The labour supply problem was, therefore, in large measure a story of resistance and ruling class response. It was therefore economically and politically rational that, in the face of the multi-racial Bacon Rebellion (actually, a rebellion that united European and African agrarian workers against Native Americans as much as against their white bosses), Virginia's ruling class backed by the English monarch would start to introduce this cleavage into the labour force. The unity of poor whites and blacks had enabled Bacon's forces to outnumber Governor Berkeley's forces, after all. Though white workers did not necessarily escape forms of slavery, these were never systematised because it was politically unviable to do so.

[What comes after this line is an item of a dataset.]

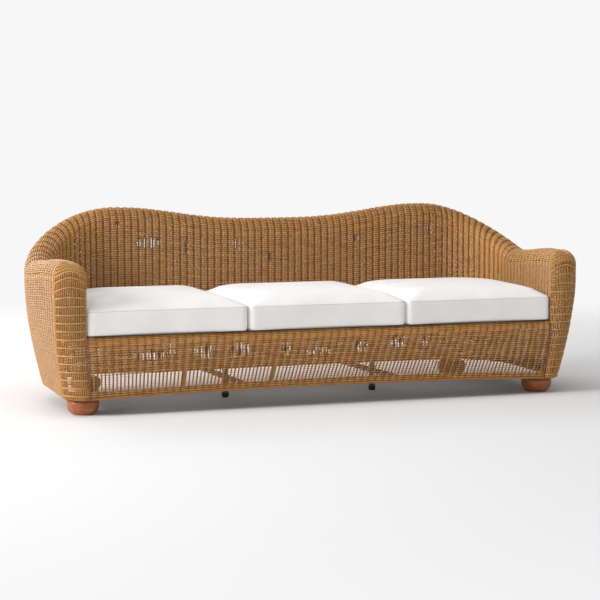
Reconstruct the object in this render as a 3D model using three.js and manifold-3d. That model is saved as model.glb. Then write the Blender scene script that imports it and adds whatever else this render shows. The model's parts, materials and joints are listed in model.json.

It was far easier for the ruling class to enslave African American workers, to whom the Virginia planters related as part of an imperial ruling elite who had no accumulation of prior struggle with said workers. The dramatic expansion of the African American slave system esp since the 1680s, the introduction of various race laws that poor whites would be deputised to enforce, the transformation of doctrines of the 'Freeborn Englishman' into doctrines of the 'free white man', etc., were all "economically rational" precisely because of the prior accumulation of political - that is to say, class - struggles and their outcomes. The invention of race proved to be a highly durable and effective way of stratifying labour systems in a capitalist mode of production, and the model was subsequently globalised by the most powerful and internationally aggressive capitalist states. The enduring ideological power of those capitalist states is felt in their ability to promote and perpetuate ahistorical narratives that blame some innate human impulse coupled with an almost accidental fluctuation of the labour-supply dynamic for the invention of that system.